Scrubber strategy pays off for Rosyth - Zeebrugge route

Route is in profit for the first time, thanks in no small measure to the use of cheaper fuels.

Image credit:

Updated on 08 Mar 2016 09:42 GMT

DFDS Group reports that the Rosyth - Zeebrugge route is in profit for the first time, thanks in no small measure to its recent investment in scrubber technology, which means its vessels are now allowed to burn cheaper intermediate fuel oil (IFO) despite the introduction of tougher legislation on sulphur limits in marine fuel requiring the use of more expensive distillates.

"The stricter EU legislation on sulphur, introduced in 2015, and the associated additional costs jeopardised the future of the route," the company explained. "In consultation with the Scottish Government, DFDS and the port of Rosyth therefore decided to invest 6 million euros in the route. The investment included a scrubber installation on board the ship, fuel optimisation and improved infrastructure in the Scottish terminal."

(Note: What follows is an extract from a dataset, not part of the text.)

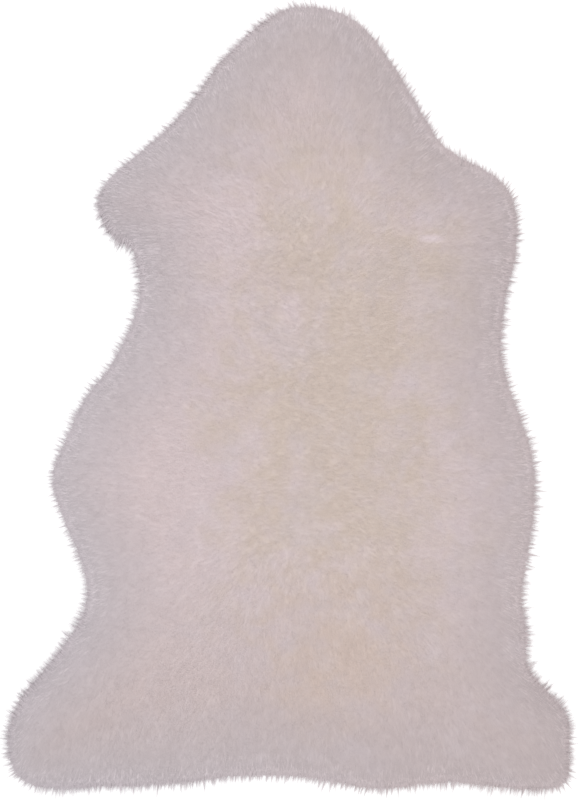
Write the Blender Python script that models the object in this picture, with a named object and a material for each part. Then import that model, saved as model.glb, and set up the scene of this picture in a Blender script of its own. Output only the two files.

Tougher limits on the sulphur content of marine fuels (0.1 percent) in Emissions Control Areas (ECAs), which entered into force in January 2015, means that only vessels with an exhaust gas cleaning system - also known as a scrubber - installed are permitted to use fuels with a sulphur content above 0.1 percent.

In its 2015 annual report, DFDS explained "With effect from 1 January 2015, a new set of rules limited the allowed sulphur content in ship's fuel to 0.1% from the previous limit of 1.0% in SECAs (Sulphur Emission Control Areas). These areas include the Baltic Sea, the North Sea and the English Channel, all primary market areas of DFDS. The transition to the new rules went smoothly as there was widespread acceptance among market participants of the new, more environmentally friendly regime. In addition, the transition to the more expensive MGO fuel (marine gas oil) was mitigated by the drop in the oil price that started in 2014 and continued in 2015."

On its scrubber strategy, DFDS said: "By the end of 2015, DFDS had installed 17 scrubbers totalling an investment of DKK 568m. A scrubber installation removes sulphur dioxide from ships' exhaust gases and thus allows for the use of lower cost fuels with a higher sulphur content. Due to the price spread between MGO and lower cost fuels, the financial return target of the scrubber strategy was achieved in 2015."